The reporters highlight the workers who had to stay behind in the nuclear reactor at the Fukushima Daiichi power plant. They describe them almost as heroes, “braving radiation and fire.”
A small crew of technicians, braving radiation and fire, became the only people remaining at the Fukushima Daiichi Nuclear Power Station on Tuesday — and perhaps Japan’s last chance of preventing a broader nuclear catastrophe.
The reporters explain the danger and how this is a natural disaster. They describe the workers having to make “escalating and perhaps existential” sacrifices. This sets the tone for readers and also helps show to gravity of the situation for those involved, the workers, the government and the citizens of Japan.
There was definite research and reporting done for this article. The reporters write that the workplace in Japan is a source of community, that the 50 volunteers are seen as heroes and the last chance to save a greater number of people.
Japanese are raised to believe that individuals sacrifice for the good of the group.
This explanation offers context and an understanding of Japanese culture for readers, adding to their understanding of the story, the disaster and the human response to it.
The reporters also give a well-known example from history to help readers further understand and relate to the disaster. They write about Chernobyl and compare the Japanese nuclear situation as lesser than the Ukrainian disaster, but workers are still exposed to radiation which can cause long-term health effects.
Daiichi is not synonymous with Chernobyl in terms of the severity of contamination. The Ukrainian reactor blew up and spewed huge amounts of radiation for 10 days in 1986. But workers at the plants have a bond.
Chris Reinolds Kozelle
Kozelle writes about North Carolina native Nate Henn who dedicated most of his life to service. He was 25 when he was killed last year in a bombing in Uganda.
Kozelle makes a conscious choice to focus on Henn and his service, and not as much on the news aspect of the bombing. This is a human story that focuses on a person. It shows the human impact of a disaster, like Clark and Scanlan say is important to do.
Henn was in Uganda to advocate for the rights of children forced to be child soldiers. He volunteered with Invisible Children.

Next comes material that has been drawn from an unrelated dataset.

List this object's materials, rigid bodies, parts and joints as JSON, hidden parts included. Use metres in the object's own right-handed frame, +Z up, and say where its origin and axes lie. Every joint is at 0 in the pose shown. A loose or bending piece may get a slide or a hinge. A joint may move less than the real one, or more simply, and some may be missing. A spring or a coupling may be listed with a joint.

Invisible Children last year and spent much of his time as an unpaid volunteer, traveling with the group around the United States, said spokesman Jedidiah Jenkins. He became close friends with one of group’s success stories — a 20-year-old Ugandan named Innocent.
Kozelle offers storytelling, powerful and sad quotes in the story. They help the reader understand who Henn was, what happened to him and others and why it is a tragedy. Sometimes it’s stories like this, that offer a human element, that help a reader understand a larger disaster, war or terrorist attack than one that focuses on the attack in general.
Henn had arrived to Uganda last week on his first visit to the country. “Now that he had shown Innocent his country, Innocent was going to show him his,” spokesman for Invisible Children Jedidiah Jenkins said.
It’s clear that Kozelle worked to try to understand why Henn was so dedicated to service and what he believed. He does his research and talks to many people involved, including friends, family and Invisible Children representatives.
Nate loved kids and he just loved people in general,” said Brenda Kibler, a longtime friend of Henn’s who lives in Wilmington, Delaware. “He was always one of the first people to sign up for community outreach like Habitat for Humanity, missions, whatever.”
This quote offers insight into Henn’s life, beliefs and passions. Many of the quotes and descriptions of Henn show how he lived a selfless life.
Kozelle touches on the sadness that Henn worked with the nonprofit for one year before he was killed.